I also can’t walk back the fact that I know noir is changing. Authors like Tyler Dilts and Alan Russell have pioneered a hard-boiled but introspective new mystery field I’ve dubbed the New Noir. These authors create characters who are as cynical about themselves as about the rest of the world, creating a greater field of psychological depth. By contrast, Klavan’s novel feels not just contrary, but downright regressive. History, even literary history, never runs backward.

You might have noticed that I’ve cited several movie actors: Robert Mitchum, Charles Bronson, Jimmy Cagney. Klavan, like Dashiell Hammett before him, writes both books and movies. In fairness, books bring more prestige, but Hollywood has the money. But this book just reads like a screen treatment. I shouldn’t imbue Klavan with my motivations, but perhaps he wrote this one in hopes of a future big-screen payday.
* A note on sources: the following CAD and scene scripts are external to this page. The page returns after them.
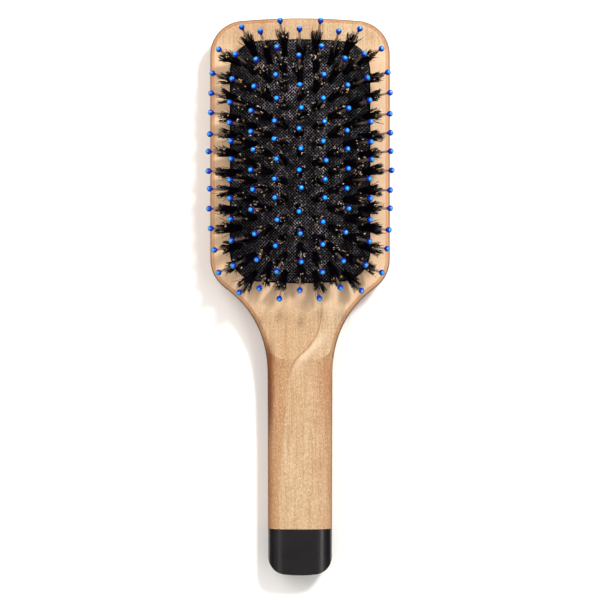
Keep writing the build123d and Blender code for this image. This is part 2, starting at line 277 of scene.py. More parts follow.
def grown_wood(s, x, y, bands, streaks, flecks):
    """Colour of the wood as it grew, before it was shaped and handled."""
    right_of = growth_line(s, x, y)
    on_handle = s.between(y, -24 * MM, -38 * MM)
    speckle = s.noise(s.stretched(1, 0.48, 1), 2600, 1, 0.5)
    mottle = s.noise(s.stretched(1, 0.7, 1), 75, 4, 0.6, 0.4)
    pale, honey, orange = srgb(194, 169, 136), srgb(183, 149, 112), srgb(166, 116, 74)
    colour = s.mix(s.between(bands, 0.30, 0.72), pale, honey)

    # Redder to the left of the growth line, with a softer boundary along the handle, and
    # at the handle's right side
    sharp_left = s.between(right_of, -0.15 * MM, 0.25 * MM, 1.0, 0.0)
    soft_left = s.between(right_of, -0.9 * MM, 0.5 * MM, 1.0, 0.0)
    near_cap = s.between(y, -64 * MM, -26 * MM, 1.0, 0.28)
    left_wood = s.product(s.mix(on_handle, sharp_left, soft_left), near_cap, 0.60)
    colour = s.mix(left_wood, colour, orange)
    at_right = s.product(s.between(x, 3 * MM, 11 * MM, 0.0, 0.40), on_handle)
    colour = s.mix(at_right, colour, orange)

    # Fine streaks, speckle, mottle and pores
    colour = s.mix(s.between(streaks, 0.42, 0.68, 0.0, 0.42), colour, srgb(147, 104, 68))
    colour = s.mix(s.between(speckle, 0.52, 0.72, 0.0, 0.52), colour, srgb(143, 101, 65))
    colour = s.mix(s.between(speckle, 0.46, 0.30, 0.0, 0.46), colour, srgb(217, 197, 166))
    colour = s.mix(s.between(mottle, 0.52, 0.74, 0.0, 0.25), colour, srgb(157, 112, 74))
    colour = s.mix(s.between(mottle, 0.46, 0.22, 0.0, 0.20), colour, srgb(201, 179, 146))
    colour = s.mix(s.product(flecks, 0.22), colour, srgb(113, 74, 44))

    # The growth line itself, and a pale patch beside it where it bends
    line_core = s.between(right_of, -0.9 * MM, 0.0, 0.0, 1.0)
    line_core = s.product(line_core, sharp_left, s.between(on_handle, 0.0, 1.0, 0.60, 0.10))
    colour = s.mix(line_core, colour, srgb(135, 82, 45))
    beside = s.product(
        s.between(right_of, 0.2 * MM, 1.2 * MM), s.between(right_of, 6 * MM, 2 * MM)
    )
    at_bend = s.product(
        s.between(y, -36 * MM, -24 * MM), s.between(y, -12 * MM, -20 * MM)
    )
    return s.mix(s.product(beside, at_bend, 0.5), colour, srgb(222, 203, 176))


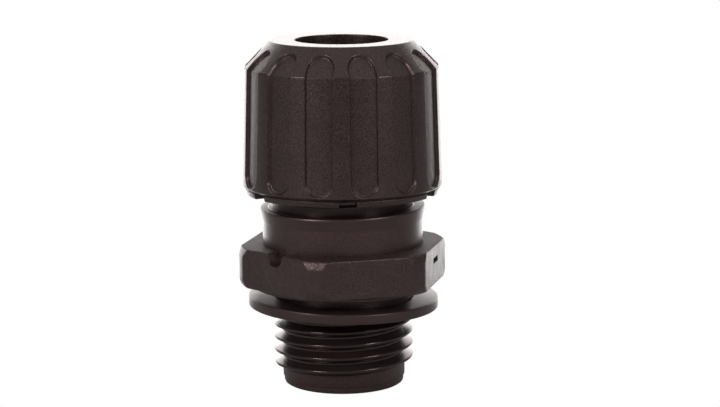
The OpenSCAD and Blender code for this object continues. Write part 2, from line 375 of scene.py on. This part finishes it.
# ---------------------------------------------------------------- entry thread
def entry_thread():
    """A helical ridge with its feet sunk into the stem; its height fades out at both ends."""
    start_z = 0.19 - 6 * PITCH
    first, last = math.radians(460), math.radians(360 * 6 + 140)
    fade = math.radians(100)
    # Section: (height from the ridge's middle, share of the ridge's height).
    side = [(0.1, 0.99), (0.15, 0.95), (0.19, 0.86), (0.6, 0.05), (0.66, 0.0), (0.72, 0.0)]
    section = np.array([(-z, share) for z, share in side[::-1]] + [(0.0, 1.0)] + side)
    steps, across = 1100, len(section)
    turn = np.linspace(first, last, steps)
    rise = np.minimum(1, np.minimum(turn - first, last - turn) / fade)
    rise = np.clip(rise, 0.02, 1) ** 0.7
    r = THREAD_ROOT + (THREAD_CREST - THREAD_ROOT) * section[None, :, 1] * rise[:, None]
    r[:, 0] = r[:, -1] = THREAD_ROOT - 0.08
    z = (start_z + PITCH * turn / TAU)[:, None] + section[None, :, 0]
    ids = np.arange(steps * across).reshape(steps, across)
    a, b = ids[:-1], ids[1:]
    quads = np.stack([a, b, np.roll(b, -1, 1), np.roll(a, -1, 1)], -1).reshape(-1, 4).tolist()
    caps = [ids[0].tolist(), ids[-1][::-1].tolist()]
    points = polar(r, z, turn[:, None]).reshape(-1, 3)
    return mesh_object("entry_thread_ridge", points, quads + caps, sharp=60)


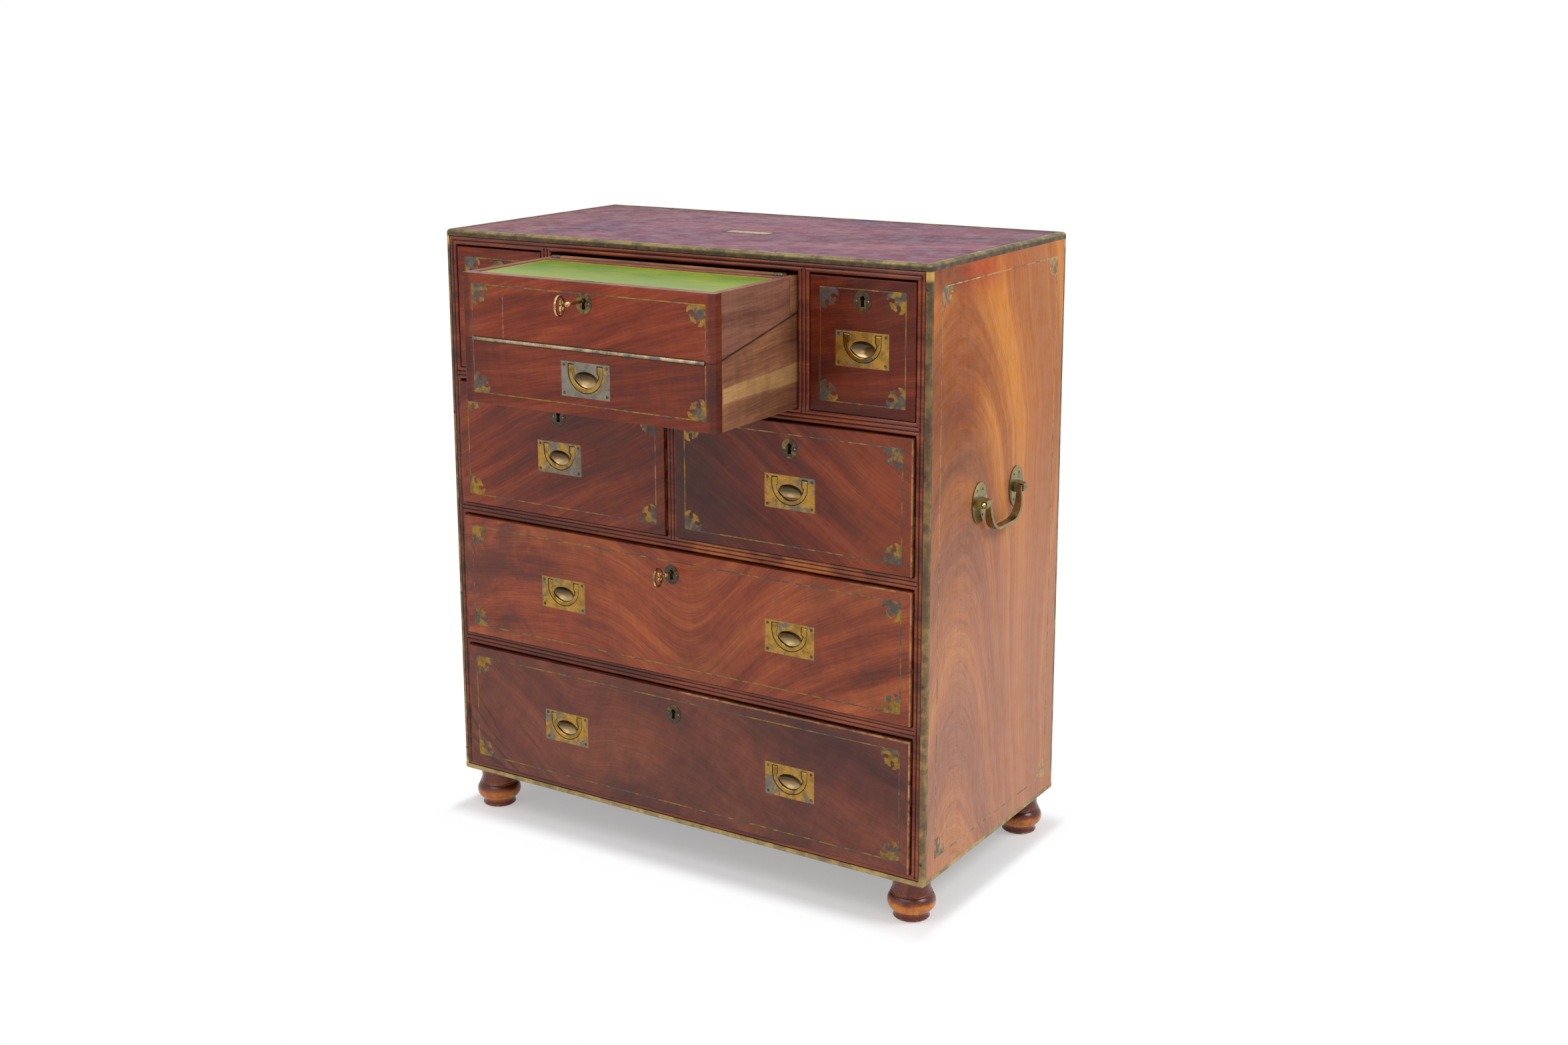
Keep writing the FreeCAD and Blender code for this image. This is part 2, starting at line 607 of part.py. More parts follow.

Perhaps being a reviewer has jaundiced my opinion. But I doubt it. I suspect Klavan flinched from his excellent premise because he remembered he has an established genre audience. But that audience reads this kind of literature every day. They know the boilerplates, and they expect better than sixty-year-old big-screen leftovers.

Surely a seasoned, award-winning author like Andrew Klavan must realize how tone-deaf this novel sounds. He proffers a smart, innovative premise, and does nothing with it. The product is not only ordinary, it’s a stark move backward. Mystery as a genre, and Klavan as an author, are both better than this.